The ollama RPM can be installed inside a Toolbx container, or it can be layered on top of the base registry.fedoraproject.org/fedora image to replace the docker.io/ollama/ollama:rocm image:
FROM registry.fedoraproject.org/fedora:42
RUN dnf –assumeyes upgrade
RUN dnf –assumeyes install ollama
RUN dnf clean all
ENV OLLAMA_HOST=0.0.0.0:11434
EXPOSE 11434
ENTRYPOINT [“/usr/bin/ollama”]
CMD [“serve”]

Unfortunately, for obvious reasons, Fedora’s ollama RPM doesn’t support NVIDIA GPUs.
Conclusion
From the puristic perspective of not touching the operating system’s OSTree image, and being able to easily remove or upgrade Ollama, using an OCI container is the best option for using Ollama on Fedora Silverblue.

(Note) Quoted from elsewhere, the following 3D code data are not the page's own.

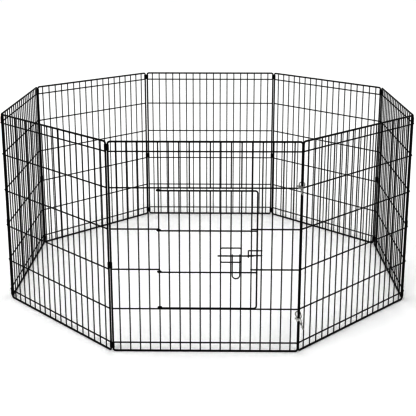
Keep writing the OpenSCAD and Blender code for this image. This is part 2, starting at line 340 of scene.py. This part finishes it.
def directions(points, closed):
    """The way the path runs at each of its points."""
    n = len(points)
    ways = []
    for i in range(n):
        before = points[i - 1] if closed or i > 0 else points[i]
        after = points[(i + 1) % n] if closed or i < n - 1 else points[i]
        ways.append((after - before).normalized())
    return ways


def wire(shell, points, radius, closed=False, sides=WIRE_SIDES):
    """Round wire along points. An open wire has slightly domed, coated ends."""
    ways = directions(points, closed)
    radii = list(radius) if hasattr(radius, "__len__") else [radius] * len(points)
    helper = Vector((0, 0, 1)) if abs(ways[0].z) < 0.9 else Vector((1, 0, 0))
    across = ways[0].cross(helper).normalized()
    rings = []
    for point, way, r in zip(points, ways, radii):
        across = (across - way * across.dot(way)).normalized()
        rings.append((point, across, way.cross(across), way, r))

    def shoulder(ring, end):
        point, side, up, way, r = ring
        return shell.ring(point + way * end * DOME_SHOULDER * r, side, up, DOME_WIDTH * r, sides)

    chain = [] if closed else [shoulder(rings[0], -1)]
    chain += [shell.ring(point, side, up, r, sides) for point, side, up, _, r in rings]
    if not closed:
        chain.append(shoulder(rings[-1], 1))
    for low, high in zip(chain, chain[1:]):
        shell.join(low, high, sides)
    if closed:
        shell.join(chain[-1], chain[0], sides)
        return
    for (point, _, _, way, r), first, end in ((rings[0], chain[0], -1), (rings[-1], chain[-1], 1)):
        shell.fan(first, sides, point + way * end * DOME_TIP * r, end > 0)


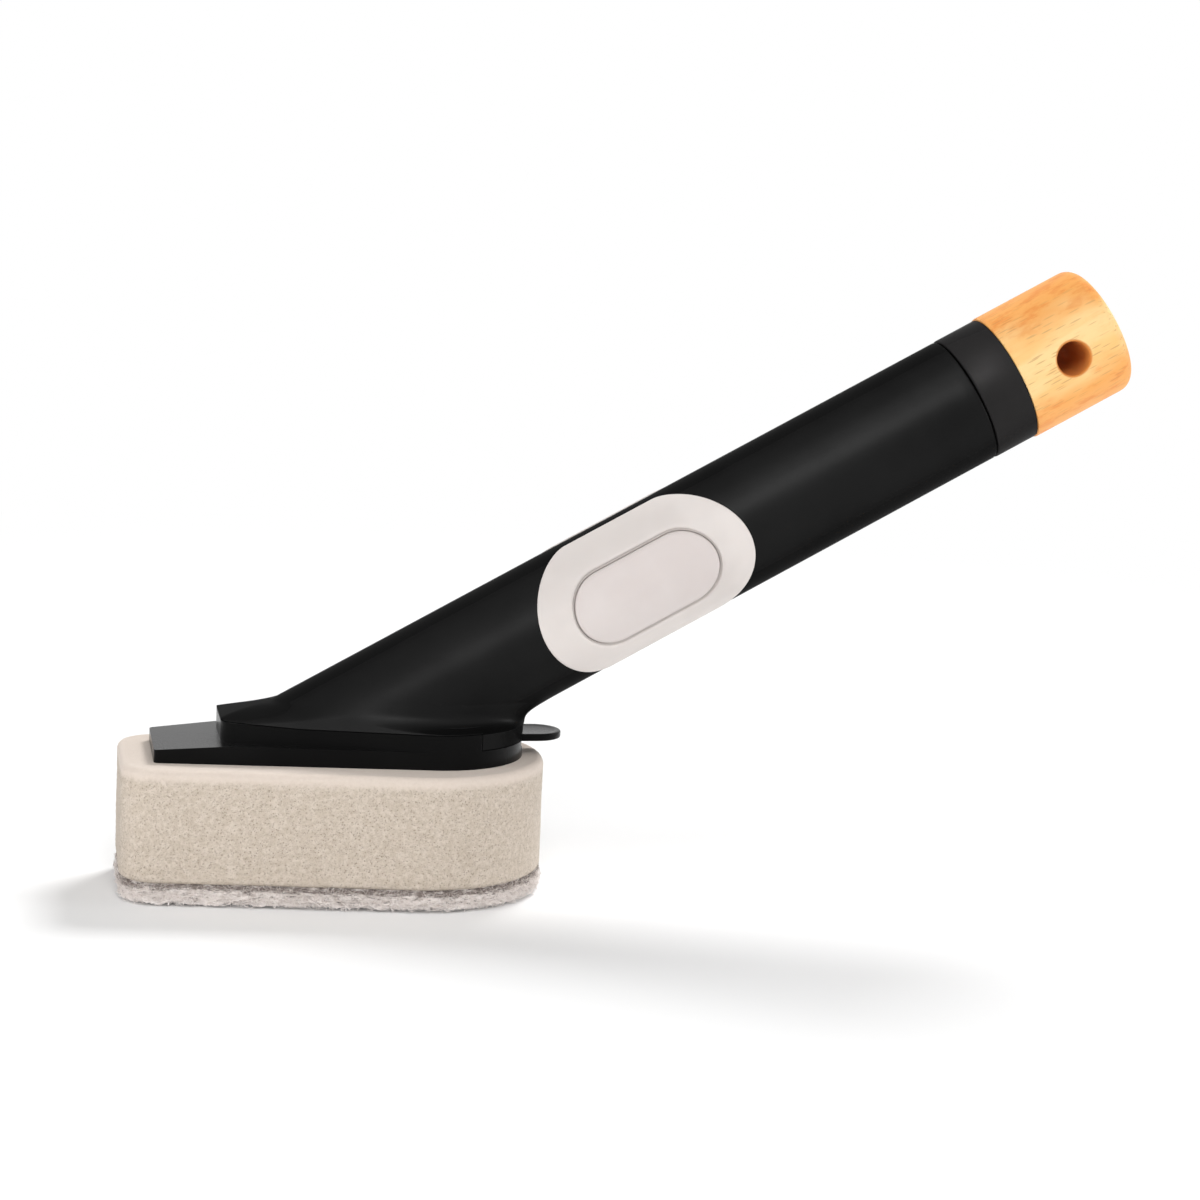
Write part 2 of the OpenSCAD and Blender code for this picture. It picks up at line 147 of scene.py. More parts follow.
@dataclass(frozen=True)
class Iron:
    """Outline of a small flat iron: two front corners and one round heel, in millimetres."""

    front: float
    half: float
    corner: float
    heel_x: float
    heel_r: float

    def flank(self) -> float:
        """Works out the normal angle of the straight flank.

        Returns:
            The angle in radians.
        """
        run = self.heel_x - self.front - self.corner
        rise = self.half - self.corner
        lean = math.acos((self.corner - self.heel_r) / math.hypot(run, rise))
        return math.atan2(-rise, run) + lean

    def point(self, angle: float) -> Vector:
        """Finds the outline's point that faces one way.

        Args:
            angle: Direction of the outward normal, from 0 to a full turn.

        Returns:
            The point in the plane.
        """
        out = Vector((math.cos(angle), math.sin(angle)))
        if math.pi - abs(math.pi - angle) < self.flank():
            return Vector((self.heel_x, 0.0)) + out * self.heel_r
        side = 1.0 if angle < math.pi else -1.0
        return self._front_centre(side) + out * self.corner

    def _front_centre(self, side: float) -> Vector:
        """Centre of one front corner, on the side whose sign is given."""
        return Vector((self.front + self.corner, side * (self.half - self.corner)))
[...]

Tools like Podman offer a suite of features to manage OCI containers and images that are far beyond what the POSIX shell script installer can hope to offer.
It seems that the realities of GPUs from AMD and NVIDIA prevent the use of the same OCI image, if we want to maximize our hardware support, and force the use of slightly different Podman commands and associated set-up. We have to create our own image using Fedora’s ollama RPM for AMD, and the docker.io/ollama/ollama:latest image with NVIDIA Container Toolkit for NVIDIA.